Sentinels counted as valid data. -9999, 0, and 0000-00-00 are not null to pandas, so a null-rate check reads them as present and a bounds check may pass them. Normalize the sentinel set before any nullability or numeric assertion.
Silent CRS reprojection. A check that auto-reprojects a mismatched CRS hides a metadata bug and corrupts coordinates downstream. Fail fast on a declaration mismatch; never reproject inside a validation step.
Whitespace and Unicode in enums. A trailing space or a non-breaking space makes "vacant " fail set membership against "vacant". Strip and NFC-normalize string columns before enum and regex checks.
Encoding-driven false failures. A Shapefile .dbf read with the wrong code page (CP1252 vs UTF-8) mangles accented domain values and fails conformance for a non-data reason. Pin the encoding in the reader and test against an accented fixture.
Float equality on derived fields. Asserting area_ha == ST_Area(geom)/10000 with == fails on floating-point noise. Use a relative error bound, the same way strict tolerance thresholds govern geometric comparisons.
Metadata checked but lineage trusted. Validating that a sha256 field exists is not the same as recomputing and comparing it. A present-but-stale checksum passes a completeness check while the bytes have already drifted — always re-verify, never just assert presence.
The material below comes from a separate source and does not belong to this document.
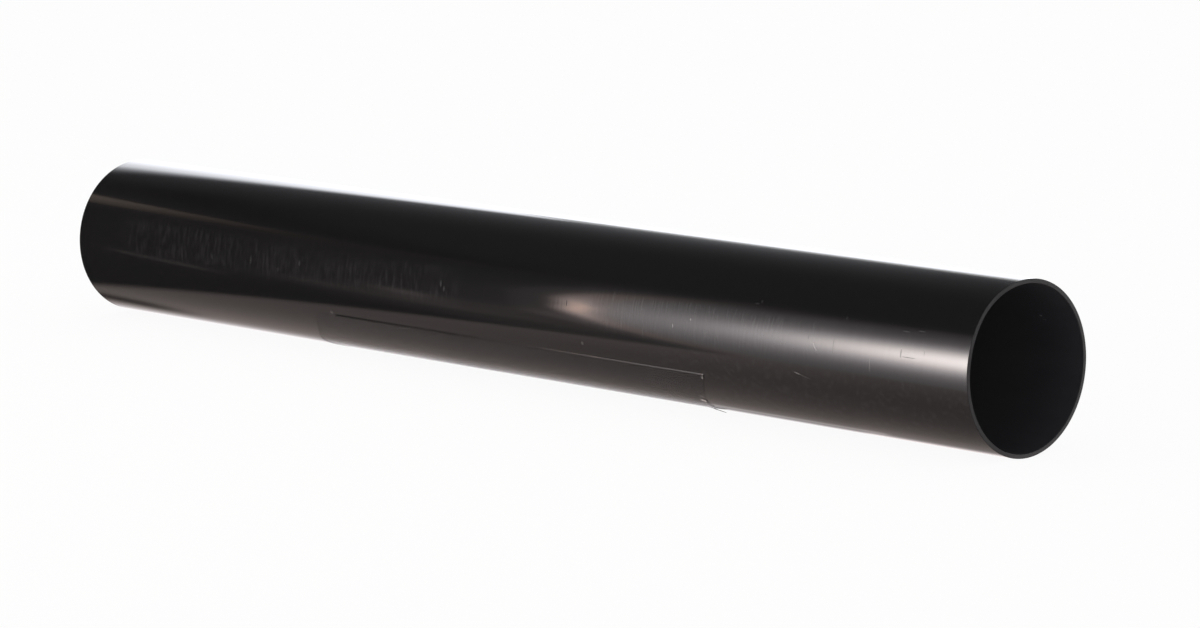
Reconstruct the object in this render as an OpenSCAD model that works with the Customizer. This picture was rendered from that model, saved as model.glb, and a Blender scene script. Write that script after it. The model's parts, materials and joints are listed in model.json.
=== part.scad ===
// Round downpipe for rainwater: one straight extruded length of thin-walled
// plastic pipe, sawn square at both ends, with a strip of clear film stuck
// along its lower front side.
// Millimetres. The pipe lies along X, its mouth faces +X and Z is up. The
// origin is below the middle of the pipe, on the surface that it lies on.

/* [Pipe] */
// Outside diameter of the pipe
pipe_outside_d = 68; // [50:0.5:110]
// Thickness of the pipe's wall
pipe_wall = 1.7; // [1.2:0.1:4]
// Length of the pipe between its two sawn ends
pipe_length = 530; // [400:5:4000]
// Bevel that deburring leaves on each edge of a sawn end
edge_bevel = 0.2; // [0.1:0.05:0.5]

/* [Clear film] */
// Thickness of the clear film
film_thickness = 0.1; // [0.06:0.01:0.2]
// Length of the film along the pipe
film_length = 231; // [80:1:360]
// Gap along the pipe from its mouth to the film's upper edge
film_setback = 140; // [20:1:270]
// Angle of the film's upper edge below the pipe's front line
film_upper_angle = 26; // [10:1:50]
// Angle of the film's lower edge below the pipe's front line
film_lower_angle = 82; // [65:1:83]
// How far the film's lower edge is shifted away from the mouth
film_lean = 21; // [0:1:30]
// Radius of the two rounded corners at the film's far end
film_corner_r = 9; // [1:0.5:12]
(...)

Per-row gate on a tolerant column. Hard-failing a column that legitimately carries 3% nulls floods the quarantine and erodes trust in the gate. Reserve hard gates for keys and domains; use a rate ceiling for naturally sparse fields.

Conclusion

Attribute and metadata checks are what turn a geometrically valid dataset into a trustworthy one: a schema-as-code contract that asserts types, domains, cross-field invariants, CRS declarations, and standards-conformant lineage with the same determinism and version control that govern spatial tolerances. Treat them as the first hard gate of Spatial Test Pattern Design & Implementation, and every downstream geometric and topological assertion inherits a clean, audit-ready contract instead of inheriting silent data debt.